Perdite stimate in poco meno di 10 miliardi di dollari al giorno. E sono già passati quattro giorni da quando il Canale di Suez è rimasto bloccato a causa di una nave incagliatasi per via di una bufera di vento e sabbia. La Ever Given di Evergreen Marine Corp, la compagnia taiwanese battente bandiera del Panama, è lunga 400 metri, larga 59 e pesa assieme al suo carico ben 200 mila tonnellate. Escavatori e rimorchiatori stanno lavorando sin da martedì mattina per cercare di girarla, ma tra condizioni meteo avverse e stazza del cargo, potrebbero essere necessarie “settimane” prima di riuscire nell’intento.

Secondo alcune indiscrezioni, nel migliore dei casi non si riuscirebbe a riaprire lo stretto prima di mercoledì prossimo.

Lo scenario più temuto è quello dello scarico dei 50 container. Richiederebbe non solo tempo, ma anche uno sforzo immane con l’impiego di numerosi elicotteri. Si arriverebbe a un blocco di due settimane. A giovarsene sono le compagnie di trasporto, che stanno aumentando i prezzi caricati sulle società speditrici. In pochissimi giorni, il costo per trasportare greggio è praticamente raddoppiato. Farlo transitare dalla Russia al porto di Augusta, in Sicilia, richiedeva giovedì 1,61 dollari al barile contro i circa 80 centesimi di inizio settimana. Il trasporto dalla Russia al sud della Francia, invece, è salito da meno di 1,50 a 2,58 dollari.

Non stiamo parlando di un impatto sensibile, ma il vero problema saranno i tempi di attesa. Le navi in sosta da una parte all’altra del Canale di Suez sono centinaia e alcune petroliere hanno iniziato a circumnavigare l’Africa, attraverso il Capo di Buona Speranza. Un viaggio notevolmente più lungo per raggiungere il Mediterraneo, ma che si presenta necessario per evitare il rischio di rimanere bloccati giorni o settimane nel Mar Rosso.

Canale di Suez bloccato, si è incagliata una nave container e le merci non possono circolare

L’impatto sul petrolio

Le stime parlano di ritardi su un 1 milione di barili di greggio per le consegne all’Europa, nel caso in cui il blocco durasse una settimana.

Nel caso più estremo di un mese, sarebbero 2 milioni i barili che non arriverebbero al Vecchio Continente. Per fortuna, siamo in bassa stagione e i “lockdown” stanno tenendo bassa la domanda anche nei giorni a ridosso di Pasqua, per cui non dovremmo percepire alcuna carenza di greggio, né un aumento dei prezzi sostenuto. Anzi, si consideri che dai 70 dollari al barile toccati due venerdì fa si è scesi ai 63 di ieri per il Brent, un -10% che ci rassicura sulle conseguenze non immediate di questo blocco.

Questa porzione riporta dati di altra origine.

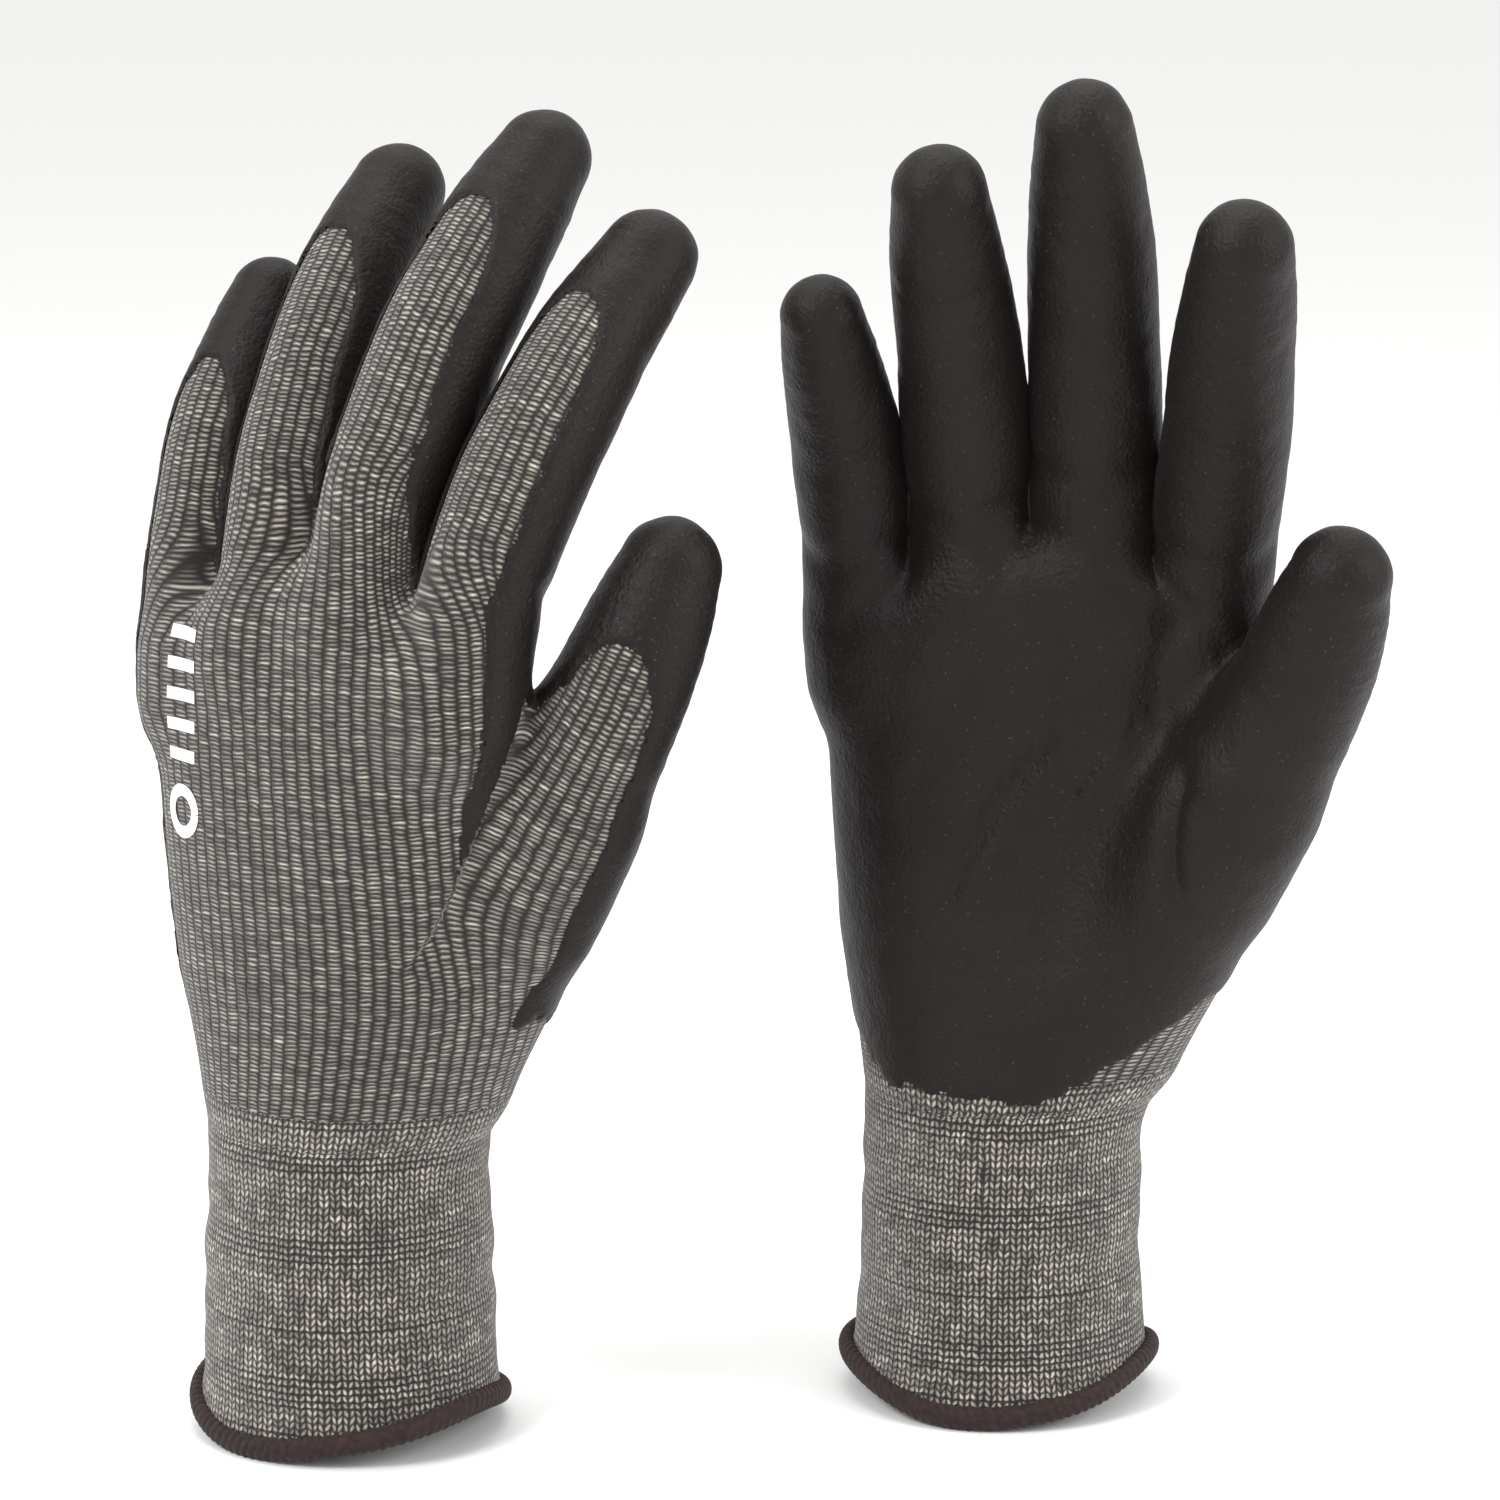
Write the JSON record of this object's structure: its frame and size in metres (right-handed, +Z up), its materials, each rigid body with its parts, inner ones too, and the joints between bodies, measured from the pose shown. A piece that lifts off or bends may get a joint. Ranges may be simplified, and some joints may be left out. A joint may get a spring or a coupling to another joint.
{
  "type": "work gloves",
  "caption": "Pair of seamless knit work gloves with a dipped palm and fingertip coating, elastic ribbed cuffs and overlocked hems, standing on the cuffs.",
  "frame": {"origin": "on the resting plane, below the middle of the pair's box", "axes": "+Z up from the hems to the fingertips; +X from the left glove to the right glove; -Y is the side that the right glove's palm faces"},
  "size_m": [0.227, 0.0895, 0.2533],
  "materials": {
    "hand_knit": "melange grey seamless knit, purl side out",
    "cuff_knit": "dark grey knit with light wales, face side out",
    "coating": "matt fine-grained foam dip coating",
    "hem": "dark red-brown overlock thread",
    "elastic": "off-white elastic thread",
    "print": "thin flat white print"
  },
  "bodies": {
    "left_cuff": {"left_cuff_elastic": "elastic", "left_cuff_knit": "cuff_knit", "left_hem": "hem"},
    "left_hand": {"left_back_mark": "print", "left_hand_knit": "hand_knit", "left_palm_coat": "coating"},
    "left_pinky_first": {"left_pinky_first_coat": "coating", "left_pinky_first_knit": "hand_knit"},
    "left_pinky_tip": {"left_pinky_tip_coat": "coating", "left_pinky_tip_knit": "hand_knit"},
    "left_ring_first": {"left_ring_first_coat": "coating", "left_ring_first_knit": "hand_knit"},
    "left_ring_tip": {"left_ring_tip_coat": "coating", "left_ring_tip_knit": "hand_knit"},
    "left_middle_first": {"left_middle_first_coat": "coating", "left_middle_first_knit": "hand_knit"},
    "left_middle_tip": {"left_middle_tip_coat": "coating", "left_middle_tip_knit": "hand_knit"},
    "left_index_first": {"left_index_first_coat": "coating", "left_index_first_knit": "hand_knit"},
    "left_index_tip": {"left_index_tip_coat": "coating", "left_index_tip_knit": "hand_knit"},
    "left_thumb_first": {"left_thumb_first_coat": "coating", "left_thumb_first_knit": "hand_knit"},
    "left_thumb_tip": {"left_thumb_tip_coat": "coating", "left_thumb_tip_knit": "hand_knit"},
    "right_cuff": {"right_cuff_elastic": "elastic", "right_cuff_knit": "cuff_knit", "right_hem": "hem"},
    "right_hand": {"right_back_mark": "print", "right_hand_knit": "hand_knit", "right_palm_coat": "coating"},
    "right_pinky_first": {"right_pinky_first_coat": "coating", "right_pinky_first_knit": "hand_knit"},
    "right_pinky_tip": {"right_pinky_tip_coat": "coating", "right_pinky_tip_knit": "hand_knit"},
    "right_ring_first": {"right_ring_first_coat": "coating", "right_ring_first_knit": "hand_knit"},
    "right_ring_tip": {"right_ring_tip_coat": "coating", "right_ring_tip_knit": "hand_knit"},
    "right_middle_first": {"right_middle_first_coat": "coating", "right_middle_first_knit": "hand_knit"},
    "right_middle_tip": {"right_middle_tip_coat": "coating", "right_middle_tip_knit": "hand_knit"},
    "right_index_first": {"right_index_first_coat": "coating", "right_index_first_knit": "hand_knit"},
    "right_index_tip": {"right_index_tip_coat": "coating", "right_index_tip_knit": "hand_knit"},
    "right_thumb_first": {"right_thumb_first_coat": "coating", "right_thumb_first_knit": "hand_knit"},
    "right_thumb_tip": {"right_thumb_tip_coat": "coating", "right_thumb_tip_knit": "hand_knit"}
  },
  "joints": [
    {"name": "right_glove_apart", "type": "slide", "parent": "left_cuff", "child": "right_cuff", "axis": [1, 0, 0], "range_m": [0, 0.3]},
    {"name": "left_wrist_bend", "type": "hinge", "parent": "left_cuff", "child": "left_hand", "pos_m": [-0.0773, -0.0063, 0.06], "axis": [-0.7986, 0.6018, 0], "range_deg": [-20, 20], "stiffness_Nm_per_rad": 0.6},
    {"name": "left_pinky_knuckle_bend", "type": "hinge", "parent": "left_hand", "child": "left_pinky_first", "pos_m": [-0.10313, 0.00429, 0.16384], "axis": [-0.7975, 0.6023, -0.0349], "range_deg": [-15, 40], "stiffness_Nm_per_rad": 0.06},
    {"name": "left_pinky_middle_bend", "type": "hinge", "parent": "left_pinky_first", "child": "left_pinky_tip", "pos_m": [-0.10008, 0.00952, 0.18438], "axis": [-0.7975, 0.6023, -0.0349], "range_deg": [-10, 40], "stiffness_Nm_per_rad": 0.04},
    {"name": "left_ring_knuckle_bend", "type": "hinge", "parent": "left_hand", "child": "left_ring_first", "pos_m": [-0.08636, -0.00869, 0.17333], "axis": [-0.7975, 0.6023, -0.0349], "range_deg": [-15, 40], "stiffness_Nm_per_rad": 0.06},
    {"name": "left_ring_middle_bend", "type": "hinge", "parent": "left_ring_first", "child": "left_ring_tip", "pos_m": [-0.0807, 0.00031, 0.19916], "axis": [-0.7975, 0.6023, -0.0349], "range_deg": [-10, 40], "stiffness_Nm_per_rad": 0.04},
    {"name": "left_middle_knuckle_bend", "type": "hinge", "parent": "left_hand", "child": "left_middle_first", "pos_m": [-0.06811, -0.02269, 0.17983], "axis": [-0.7896, 0.5886, 0.1736], "range_deg": [-15, 40], "stiffness_Nm_per_rad": 0.06},
    {"name": "left_middle_middle_bend", "type": "hinge", "parent": "left_middle_first", "child": "left_middle_tip", "pos_m": [-0.05807, -0.01706, 0.20642], "axis": [-0.7896, 0.5886, 0.1736], "range_deg": [-10, 40], "stiffness_Nm_per_rad": 0.04},
    {"name": "left_index_knuckle_bend", "type": "hinge", "parent": "left_hand", "child": "left_index_first", "pos_m": [-0.05045, -0.03547, 0.16584], "axis": [-0.7906, 0.5897, 0.165], "range_deg": [-15, 40], "stiffness_Nm_per_rad": 0.06},
    {"name": "left_index_middle_bend", "type": "hinge", "parent": "left_index_first", "child": "left_index_tip", "pos_m": [-0.03975, -0.02825, 0.19131], "axis": [-0.7906, 0.5897, 0.165], "range_deg": [-10, 40], "stiffness_Nm_per_rad": 0.04},
    {"name": "left_thumb_knuckle_bend", "type": "hinge", "parent": "left_hand", "child": "left_thumb_first", "pos_m": [-0.03764, -0.02844, 0.12121], "axis": [-0.8896, -0.23, 0.3945], "range_deg": [-15, 35], "stiffness_Nm_per_rad": 0.06},
    {"name": "left_thumb_middle_bend", "type": "hinge", "parent": "left_thumb_first", "child": "left_thumb_tip", "pos_m": [-0.02639, -0.03302, 0.14391], "axis": [-0.8896, -0.23, 0.3945], "range_deg": [-10, 50], "stiffness_Nm_per_rad": 0.04},
    {"name": "right_wrist_bend", "type": "hinge", "parent": "right_cuff", "child": "right_hand", "pos_m": [0.0456, 0.0151, 0.06], "axis": [0.9833, -0.1822, 0], "range_deg": [-20, 20], "stiffness_Nm_per_rad": 0.6},
    {"name": "right_pinky_knuckle_bend", "type": "hinge", "parent": "right_hand", "child": "right_pinky_first", "pos_m": [0.01846, 0.01681, 0.16403], "axis": [0.9792, -0.1871, 0.0783], "range_deg": [-15, 40], "stiffness_Nm_per_rad": 0.06},
    {"name": "right_pinky_middle_bend", "type": "hinge", "parent": "right_pinky_first", "child": "right_pinky_tip", "pos_m": [0.01565, 0.0106, 0.18433], "axis": [0.9792, -0.1871, 0.0783], "range_deg": [-10, 40], "stiffness_Nm_per_rad": 0.04},
    {"name": "right_ring_knuckle_bend", "type": "hinge", "parent": "right_hand", "child": "right_ring_first", "pos_m": [0.03918, 0.0123, 0.1735], "axis": [0.9818, -0.1851, 0.0435], "range_deg": [-15, 40], "stiffness_Nm_per_rad": 0.06},
    {"name": "right_ring_middle_bend", "type": "hinge", "parent": "right_ring_first", "child": "right_ring_tip", "pos_m": [0.03649, 0.00426, 0.20011], "axis": [0.9818, -0.1851, 0.0435], "range_deg": [-10, 40], "stiffness_Nm_per_rad": 0.04},
    {"name": "right_middle_knuckle_bend", "type": "hinge", "parent": "right_hand", "child": "right_middle_first", "pos_m": [0.06171, 0.00766, 0.17999], "axis": [0.9833, -0.1822, 0], "range_deg": [-15, 40], "stiffness_Nm_per_rad": 0.06},
    {"name": "right_middle_middle_bend", "type": "hinge", "parent": "right_middle_first", "child": "right_middle_tip", "pos_m": [0.06066, 0.00198, 0.20838], "axis": [0.9833, -0.1822, 0], "range_deg": [-10, 40], "stiffness_Nm_per_rad": 0.04},
    {"name": "right_index_knuckle_bend", "type": "hinge", "parent": "right_hand", "child": "right_index_first", "pos_m": [0.08333, 0.00465, 0.16602], "axis": [0.9765, -0.1717, -0.1302], "range_deg": [-15, 40], "stiffness_Nm_per_rad": 0.06},
    {"name": "right_index_middle_bend", "type": "hinge", "parent": "right_index_first", "child": "right_index_tip", "pos_m": [0.08497, -0.00605, 0.19245], "axis": [0.9765, -0.1717, -0.1302], "range_deg": [-10, 40], "stiffness_Nm_per_rad": 0.04},
    {"name": "right_thumb_knuckle_bend", "type": "hinge", "parent": "right_hand", "child": "right_thumb_first", "pos_m": [0.08762, -0.00513, 0.12029], "axis": [0.4249, -0.7653, -0.4836], "range_deg": [-15, 35], "stiffness_Nm_per_rad": 0.06},
    {"name": "right_thumb_middle_bend", "type": "hinge", "parent": "right_thumb_first", "child": "right_thumb_tip", "pos_m": [0.09842, -0.01303, 0.14229], "axis": [0.4249, -0.7653, -0.4836], "range_deg": [-10, 50], "stiffness_Nm_per_rad": 0.04}
  ]
}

Dicevamo, perdite per quasi 10 miliardi di dollari al giorno. Queste sono le cifre che emergono dal transito quotidiano delle merci nel Canale di Suez, di cui 5,4 miliardi per esportare verso l’Occidente e 4,5 miliardi verso l’Oriente. A conti fatti, se davvero non ci sarà alcuna riapertura prima di mercoledì prossimo, i danni ammonterebbero nell’ordine dei 75 miliardi. Se davvero dovessimo aspettare due settimane, s’impennerebbero sopra i 130 miliardi. Non che questo stia dissuadendo la domanda. Due grossi esportatori sudcoreani, cioè Korea Shipbuilding & Offshore Engineering Co. e Samsung Heavy Industries Co., hanno dichiarato ieri di avere ricevuto in settimana ordini per 3.500 miliardi di won, pari a circa 2,5 miliardi di euro. Le merci saranno spedite attraverso 25 cargo, tutte più lunghe della Tour Eiffel.

Dal Canale di Suez transita annualmente il 12% delle merci nel mondo, qualcosa come 1,17 miliardi di tonnellate nel 2020. Quasi interamente è navigabile in un’unica direzione, per cui solo dopo il passaggio di una nave da nord a sud o da sud a nord è possibile farne passare un’altra. Le acque poco profonde hanno aggravato il problema, tant’è che si attende l’alta marea per oggi e domani, pur non sufficiente a far girare la nave, come si era sperato e ipotizzato fino al primo pomeriggio di giovedì.